After all, who really wants to see some rank amateur's guts ripped out and spilled all over the page -- especially if they were self-removed?

I tell ya, as an editor who's had to wade through a slew of books and stories the authors felt just HAD to get out that it ain't that pretty at all.

Coincidentally these are usually the same writers who take any editorial suggestions or comments as personal attacks. And the ones most likely to ultimately sneak over the border into publication using vanity presses of one kind or another.

Oh, and Plot Baby? If I've said something you've taken exception to, or disagree with, feel free to challenge me instead of taking little potshots at me. This ain't the White House, after all. I can take discouraging words, if you've got 'em, and I've even been known to admit I'm wrong upon occasion.

12:57 PM, May 31, 2006  
Blogger Flip Dixon said...

I accept your challenge, Kevin. I will be posting a few criticisms on my own blog shortly.

1:26 PM, May 31, 2006  
Anonymous Anonymous said...

Yup. Re: "writers going on (and on) about their real-life experiences"... I was listening to a writer bitch about an editor the other day. It seems the editor didn't buy into a particular scene, and the writer's lame rebuttal was, "but this REALLY HAPPENED!" It may very well have really happened, but he obviously didn't write about it in a believable way.

He's a guy with real-life experience, who assumes his experiences make him a good writer. The editor was even willing to work with the guy, but the guy copped attitude. He actually said, "I guarantee you, (name of editor) has never had a gun to HIS head. And HE wants to tell ME how to write it?"

Ugh.

9:27 PM, May 31, 2006  
Anonymous Anonymous said...

One of my university teacher once told me: "Mimesis is not imitation of life. Sophocles never met Oedipus". I think it goes for every type of fiction. Flaubert was not a woman, and yet madame Bovary is a very believable adulteress. What matters is the authenticity of the universe the writer creates, not it's relation with anecdotal events in the real life of the author.

12:55 AM, June 03, 2006  
Blogger Keith Bodayla said...

I hate "write what you know." I took a short story writing class freshman year in college and to my suprise "write what you know" never was mentioned once by the teacher. In my book that makes him an excellent writing teacher.

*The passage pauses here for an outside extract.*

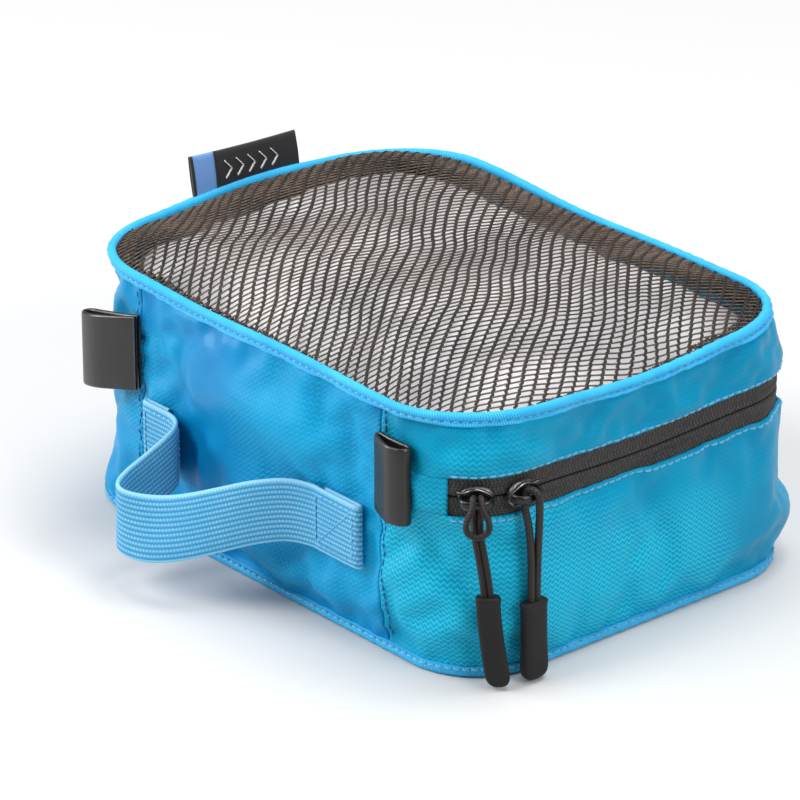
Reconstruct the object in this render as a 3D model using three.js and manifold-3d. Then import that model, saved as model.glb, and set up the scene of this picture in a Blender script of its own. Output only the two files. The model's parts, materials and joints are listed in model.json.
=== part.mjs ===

Most of what I've written, I don't "know" it. One is about a serial killer, which I'm not. Another is about a greedy cop. There's another that's a western and I'm from New Jersey and can't ride a horse. But people still seemed to like them.

Someone, I'm trying to remember who...I think it might have been Neil Gaiman, who said that no one person knows a lot and most don't know too much that's interesting to read about. But we all know love, hate, jealousy, pride, vanity, rage. We know about that stuff and can always write about it. Everything else we can just look up, that's why libraries are there. (I'm paraphrasing quite a bit here, sorry.)

I know about anger and revenge which are the serial killer and western stories at their most basic kernel. I know about greed. I knew enough to know the story I wanted to convey and filled in the gaps with a little research. Just because you don't know the proper name of the gun that I cowboy would use doesn't mean you can't write a western, it just means you call it a thingamagig until you can look it up.

I guess I'm repeating a bit of what others have said. Sorry for that. I just wanted to say that I agree. Writing isn't about putting down the intellectual facts that you learned in Biology, it's about writing down the facts in your heart that you learned when your best friend slept with your girlfriend. (Unless you write non-fiction, then you really should write what you know.)

10:03 PM, June 03, 2006  
Anonymous Anonymous said...

From what I've read Carroll John Daly was a xenophobe who would barely leave his house. Hardly the stuff of hard-boiled fiction. But that's the way it is. I agree with you totally -- just write, and if it's realistic enough it will come across. Jules Verne didn't write from experience either.